Genetic testing company 23andMe can now tell you about your breast cancer risk, but only based on three mutations.
Eyewitness News spoke with a local genetic counselor about why you should, or should not, consider this as an option.
It’s the first of its kind, an at home test that can tell you if you have a risk for breast or ovarian cancer, approved by the FDA on Tuesday.
Genetic counselor Heather Marin says it comes with a few warnings.
The test only detects three out of more than 1,000 known BRCA mutations.
“So, it is very important for people to consult with a healthcare provider about what would be appropriate testing for them because it can be falsely reassuring,” said Marin.
Pointing out that the three variants in the 23andMe test are most common in people with eastern European ancestry.
“Individuals are trying to take more control over their own health care and their risk factors which is excellent, that’s really good news,” said Marin, but says it’s important for those with concerns of being at risk to contact their healthcare provider for the most accurate results.
“Of those that test positive for a genetic mutation, about one third of them are positive for a BRCA mutation and two thirds are positive for a change in a different gene.

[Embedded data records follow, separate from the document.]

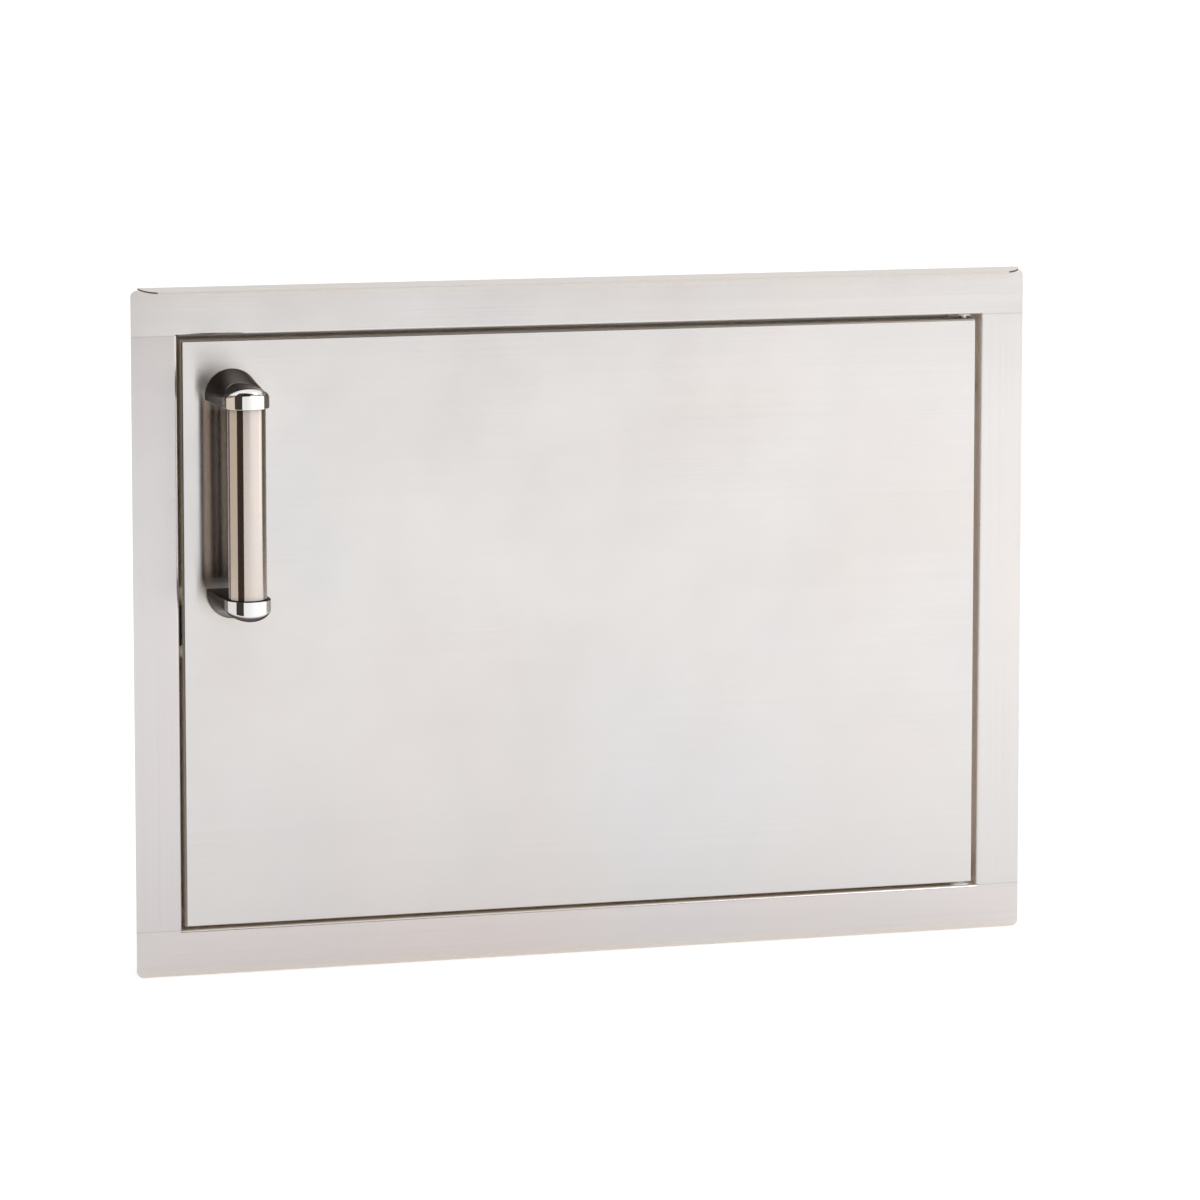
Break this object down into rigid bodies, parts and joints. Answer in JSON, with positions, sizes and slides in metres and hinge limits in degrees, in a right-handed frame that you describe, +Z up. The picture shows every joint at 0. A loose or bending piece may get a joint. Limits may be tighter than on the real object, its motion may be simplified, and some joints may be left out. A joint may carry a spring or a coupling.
{
  "type": "bbq island access door",
  "caption": "Flush access door for an outdoor kitchen island: face frame with drip lip, swinging door panel on pivot pins, tube handle with cast ends, magnetic catch.",
  "frame": {"origin": "middle of the wall cut-out, on the wall's face against which the frame's flange lies", "axes": "+Z up, +X to the right seen from the front, +Y into the wall; the door faces -Y"},
  "size_m": [0.686, 0.1299, 0.51],
  "materials": {
    "frame_steel": "brushed stainless steel",
    "door_steel": "brushed stainless steel",
    "handle_steel": "satin stainless steel tube",
    "handle_cast": "mirror polished",
    "plated_steel": "zinc plated steel",
    "rivet_aluminium": "plain aluminium",
    "catch_plastic": "black moulded plastic",
    "pivot_plastic": "natural white acetal",
    "magnet_ferrite": "sintered ferrite",
    "bumper_rubber": "soft black rubber"
  },
  "bodies": {
    "frame_set": {"top_rail": "frame_steel", "bottom_rail": "frame_steel", "left_stile": "frame_steel", "right_stile": "frame_steel", "stop_top": "frame_steel", "stop_bottom": "frame_steel", "stop_left_upper": "frame_steel", "stop_left_lower": "frame_steel", "bumper_upper": "bumper_rubber", "bumper_lower": "bumper_rubber", "catch_housing": "catch_plastic", "catch_magnet": "magnet_ferrite", "catch_pole_left": "plated_steel", "catch_pole_right": "plated_steel", "catch_screw_upper": "plated_steel", "catch_screw_lower": "plated_steel", "upper_bushing": "pivot_plastic", "lower_pivot_stud": "plated_steel", "lower_washer": "pivot_plastic"},
    "door_set": {"door_skin": "door_steel", "door_liner": "door_steel", "upper_hinge_bracket": "plated_steel", "lower_hinge_bracket": "plated_steel", "lower_bushing": "pivot_plastic", "handle_tube": "handle_steel", "handle_end_top": "handle_cast", "handle_end_bottom": "handle_cast", "handle_screw_top": "plated_steel", "handle_screw_bottom": "plated_steel", "handle_washer_top": "plated_steel", "handle_washer_bottom": "plated_steel", "handle_backing_plate": "plated_steel", "strike_plate": "plated_steel", "strike_rivet_upper": "rivet_aluminium", "strike_rivet_lower": "rivet_aluminium", "liner_plug_top": "catch_plastic", "liner_plug_bottom": "catch_plastic", "pin_spring": "plated_steel"},
    "pin_set": {"hinge_pin": "plated_steel", "pin_clip": "plated_steel", "pin_grip": "catch_plastic"}
  },
  "joints": [
    {"name": "door_hinge", "type": "hinge", "parent": "frame_set", "child": "door_set", "pos_m": [0.2977, 0.0063, 0], "axis": [0, 0, 1], "range_deg": [0, 110]},
    {"name": "pin_slide", "type": "slide", "parent": "door_set", "child": "pin_set", "axis": [0, 0, 1], "range_m": [-0.009, 0], "stiffness_N_per_m": 400, "springref_m": 0.006, "deforming": ["pin_spring"]}
  ]
}
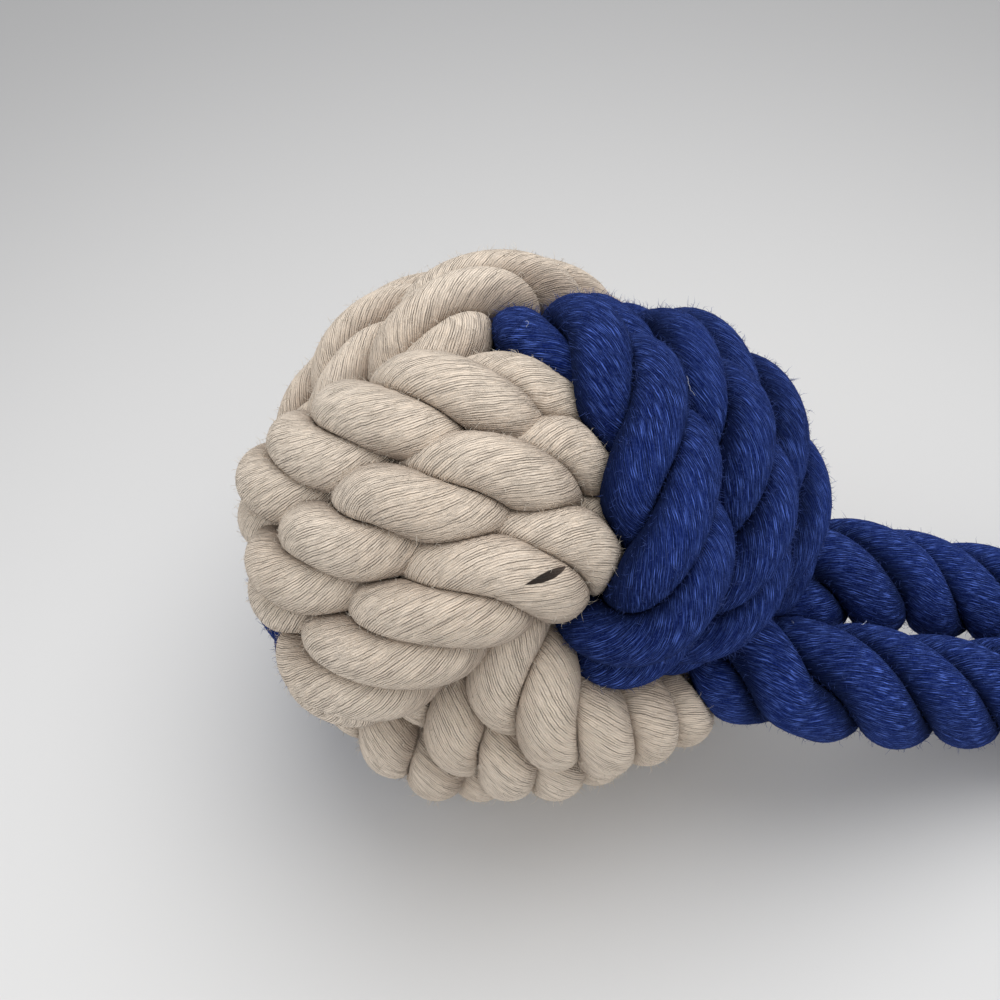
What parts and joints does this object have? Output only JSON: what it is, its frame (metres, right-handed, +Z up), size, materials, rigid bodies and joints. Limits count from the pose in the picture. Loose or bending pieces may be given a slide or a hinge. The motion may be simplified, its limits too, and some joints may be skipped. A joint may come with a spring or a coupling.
{
  "type": "rope dog toy",
  "caption": "Rope dog toy: a monkey's fist ball wound from thick cotton rope, with two free tails bound by a knot and ending in frayed tassels.",
  "frame": {"origin": "on the table, under the middle of the ball's own box, the free tails and what is on them left out", "axes": "+X from the ball along the two free tails, +Z up from the table, the toy lying as it does at rest"},
  "size_m": [0.3523, 0.1016, 0.1],
  "materials": {
    "cream_rope": "soft twisted cotton, undyed",
    "blue_rope": "soft twisted cotton, dyed royal blue",
    "blue_fray": "loose frayed cotton yarn, dyed royal blue",
    "core": "tightly packed cotton"
  },
  "bodies": {
    "root": {"core_ball": "core", "front_band": "cream_rope", "top_band": "cream_rope", "blue_band": "blue_rope", "tail_upper": "blue_rope", "tail_lower": "blue_rope", "end_knot": "blue_rope", "tassel_upper": "blue_fray", "tassel_lower": "blue_fray"}
  },
  "joints": []
}
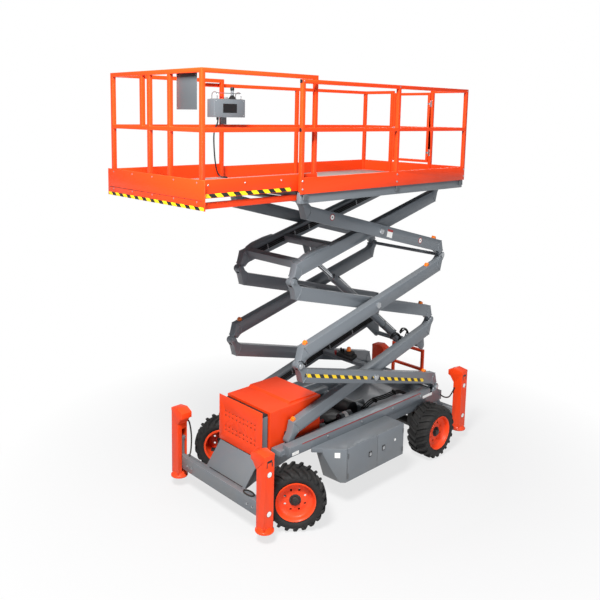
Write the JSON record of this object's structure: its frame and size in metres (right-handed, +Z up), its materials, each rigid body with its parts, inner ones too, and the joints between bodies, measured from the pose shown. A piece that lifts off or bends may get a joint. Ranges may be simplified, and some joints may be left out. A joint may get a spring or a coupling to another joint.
{
  "type": "scissor lift",
  "caption": "Self-propelled rough-terrain scissor lift with a raised platform, its deck extension out, outriggers just off the ground and the front wheels steered.",
  "frame": {"origin": "on the ground at the middle of the lowest scissor level's pins, on the machine's centre line", "axes": "+X is the machine's front, where the deck extends; +Y is its left; +Z is up"},
  "size_m": [4.448, 2.0842, 4.6541],
  "materials": {
    "orange": "semi-gloss orange paint",
    "grey": "semi-gloss grey paint",
    "dark": "satin black paint",
    "rubber": "matte moulded rubber",
    "steel": "polished hard chrome"
  },
  "bodies": {
    "chassis": {"chassis_frame": "grey", "front_bumper": "grey", "rear_beam": "grey", "front_axle": "dark", "rear_axle": "dark", "engine_block": "dark", "radiator": "dark", "front_panel": "orange", "rear_guard": "orange", "cabinet_left": "grey", "cabinet_right": "grey", "power_unit": "dark"},
    "knuckle_left": {"knuckle_left": "dark"},
    "knuckle_right": {"knuckle_right": "dark"},
    "arms_outer_1": {"arm_outer_1": "grey"},
    "arms_inner_1": {"arm_inner_1": "grey"},
    "arms_outer_2": {"arm_outer_2": "grey"},
    "arms_inner_2": {"arm_inner_2": "grey"},
    "arms_outer_3": {"arm_outer_3": "grey"},
    "arms_inner_3": {"arm_inner_3": "grey"},
    "platform": {"platform_deck": "grey", "platform_rails": "orange"},
    "lift_barrel": {"lift_barrel": "grey"},
    "lift_rod": {"lift_rod": "steel"},
    "extension": {"extension_deck": "orange", "extension_rails": "orange", "control_box": "grey", "document_plate": "grey"},
    "gate": {"gate": "orange"},
    "hood": {"hood": "orange"},
    "wheel_front_left": {"tyre_front_left": "rubber", "rim_front_left": "orange"},
    "leg_front_left": {"leg_front_left": "orange"},
    "wheel_front_right": {"tyre_front_right": "rubber", "rim_front_right": "orange"},
    "leg_front_right": {"leg_front_right": "orange"},
    "wheel_rear_left": {"tyre_rear_left": "rubber", "rim_rear_left": "orange"},
    "leg_rear_left": {"leg_rear_left": "orange"},
    "wheel_rear_right": {"tyre_rear_right": "rubber", "rim_rear_right": "orange"},
    "leg_rear_right": {"leg_rear_right": "orange"},
    "door_front_left": {"door_front_left": "grey"},
    "door_rear_left": {"door_rear_left": "grey"},
    "door_front_right": {"door_front_right": "grey"},
    "door_rear_right": {"door_rear_right": "grey"}
  },
  "joints": [
    {"name": "steer_left", "type": "hinge", "parent": "chassis", "child": "knuckle_left", "pos_m": [1.36, 0.61, 0.33], "axis": [0, 0, 1], "range_deg": [-4, 80]},
    {"name": "steer_right", "type": "hinge", "parent": "chassis", "child": "knuckle_right", "pos_m": [1.36, -0.61, 0.33], "axis": [0, 0, 1], "range_deg": [-4.5, 83.5]},
    {"name": "wheel_front_left_spin", "type": "hinge", "parent": "knuckle_left", "child": "wheel_front_left", "pos_m": [1.45543, 0.73214, 0.33], "axis": [0.6157, 0.788, 0], "continuous": true},
    {"name": "wheel_front_right_spin", "type": "hinge", "parent": "knuckle_right", "child": "wheel_front_right", "pos_m": [1.2504, -0.7196, 0.33], "axis": [0.7071, 0.7071, 0], "continuous": true},
    {"name": "wheel_rear_left_spin", "type": "hinge", "parent": "chassis", "child": "wheel_rear_left", "pos_m": [-0.958, 0.744, 0.33], "axis": [0, 1, 0], "continuous": true},
    {"name": "wheel_rear_right_spin", "type": "hinge", "parent": "chassis", "child": "wheel_rear_right", "pos_m": [-0.958, -0.744, 0.33], "axis": [0, 1, 0], "continuous": true},
    {"name": "scissor_lift", "type": "hinge", "parent": "chassis", "child": "arms_outer_1", "pos_m": [-1.2616, 0, 0.7825], "axis": [0, -1, 0], "range_deg": [-14.5, 45.9]},
    {"name": "scissor_centre_1", "type": "hinge", "parent": "arms_outer_1", "child": "arms_inner_1", "pos_m": [0.00038, 0, 1.2195], "axis": [0, -1, 0], "range_deg": [-92.2, 29.4]},
    {"name": "scissor_end_1", "type": "hinge", "parent": "arms_outer_1", "child": "arms_outer_2", "pos_m": [1.26236, 0, 1.6565], "axis": [0, -1, 0], "range_deg": [-92.2, 29.4]},
    {"name": "scissor_centre_2", "type": "hinge", "parent": "arms_outer_2", "child": "arms_inner_2", "pos_m": [0.00038, 0, 2.0935], "axis": [0, -1, 0], "range_deg": [-29.4, 92.2]},
    {"name": "scissor_end_2", "type": "hinge", "parent": "arms_outer_2", "child": "arms_outer_3", "pos_m": [-1.2616, 0, 2.5305], "axis": [0, -1, 0], "range_deg": [-29.4, 92.2]},
    {"name": "scissor_centre_3", "type": "hinge", "parent": "arms_outer_3", "child": "arms_inner_3", "pos_m": [0.00038, 0, 2.9675], "axis": [0, -1, 0], "range_deg": [-92.2, 29.4]},
    {"name": "platform_level", "type": "hinge", "parent": "arms_inner_3", "child": "platform", "pos_m": [-1.2616, 0, 3.4045], "axis": [0, -1, 0], "range_deg": [-14.7, 46.1]},
    {"name": "lift_barrel_swing", "type": "hinge", "parent": "arms_inner_1", "child": "lift_barrel", "pos_m": [-1.2, 0, 1.29], "axis": [0, -1, 0], "range_deg": [-27.95, 87.61]},
    {"name": "lift_rod_slide", "type": "slide", "parent": "lift_barrel", "child": "lift_rod", "axis": [0.7899, 0, 0.6133], "range_m": [-0.372, 1.1666]},
    {"name": "extension_slide", "type": "slide", "parent": "platform", "child": "extension", "axis": [1, 0, 0], "range_m": [-1.144, 0]},
    {"name": "gate_swing", "type": "hinge", "parent": "platform", "child": "gate", "pos_m": [-1.2702, 0.2855, 4.1285], "axis": [0, 0, 1], "range_deg": [0, 95]},
    {"name": "hood_lift", "type": "hinge", "parent": "chassis", "child": "hood", "pos_m": [0.7, 0, 0.7003], "axis": [0, -1, 0], "range_deg": [0, 55]},
    {"name": "door_front_left_swing", "type": "hinge", "parent": "chassis", "child": "door_front_left", "pos_m": [0.795, 0.88, 0.5], "axis": [0, 0, -1], "range_deg": [0, 100]},
    {"name": "door_rear_left_swing", "type": "hinge", "parent": "chassis", "child": "door_rear_left", "pos_m": [-0.2, 0.88, 0.5], "axis": [0, 0, 1], "range_deg": [0, 100]},
    {"name": "door_front_right_swing", "type": "hinge", "parent": "chassis", "child": "door_front_right", "pos_m": [0.795, -0.88, 0.5], "axis": [0, 0, 1], "range_deg": [0, 100]},
    {"name": "door_rear_right_swing", "type": "hinge", "parent": "chassis", "child": "door_rear_right", "pos_m": [-0.2, -0.88, 0.5], "axis": [0, 0, -1], "range_deg": [0, 100]},
    {"name": "leg_front_left_slide", "type": "slide", "parent": "chassis", "child": "leg_front_left", "axis": [0, 0, 1], "range_m": [-0.25, 0.03]},
    {"name": "leg_front_right_slide", "type": "slide", "parent": "chassis", "child": "leg_front_right", "axis": [0, 0, 1], "range_m": [-0.25, 0.03]},
    {"name": "leg_rear_left_slide", "type": "slide", "parent": "chassis", "child": "leg_rear_left", "axis": [0, 0, 1], "range_m": [-0.25, 0.03]},
    {"name": "leg_rear_right_slide", "type": "slide", "parent": "chassis", "child": "leg_rear_right", "axis": [0, 0, 1], "range_m": [-0.25, 0.03]}
  ],
  "couplings": [
    {"joint": "steer_right", "follows": "steer_left", "ratio": 1.0375},
    {"joint": "scissor_centre_1", "follows": "scissor_lift", "ratio": -2},
    {"joint": "scissor_end_1", "follows": "scissor_lift", "ratio": -2},
    {"joint": "scissor_centre_2", "follows": "scissor_lift", "ratio": 2},
    {"joint": "scissor_end_2", "follows": "scissor_lift", "ratio": 2},
    {"joint": "scissor_centre_3", "follows": "scissor_lift", "ratio": -2},
    {"joint": "platform_level", "follows": "scissor_lift", "ratio": 1},
    {"joint": "lift_barrel_swing", "follows": "scissor_lift", "ratio": 1.9},
    {"joint": "lift_rod_slide", "follows": "scissor_lift", "m_per_rad": 1.45}
  ]
}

So, not only does the 23andMe test only looking for several of those BRCA alterations, it’s certainly not looking for the rest of those.”
Susan G. Komen Evansville Tri-State executive director Sheila Seiler says it’s great to see advancements like this, but also agrees that seeing a healthcare provider is the most reliable source.
“So, it is still important. This is only one tool to use out of many of the others we have available,” said Seiler.
Marin says if you are interested in speaking with a genetics specialist, all it takes is a healthcare referral from your current physician.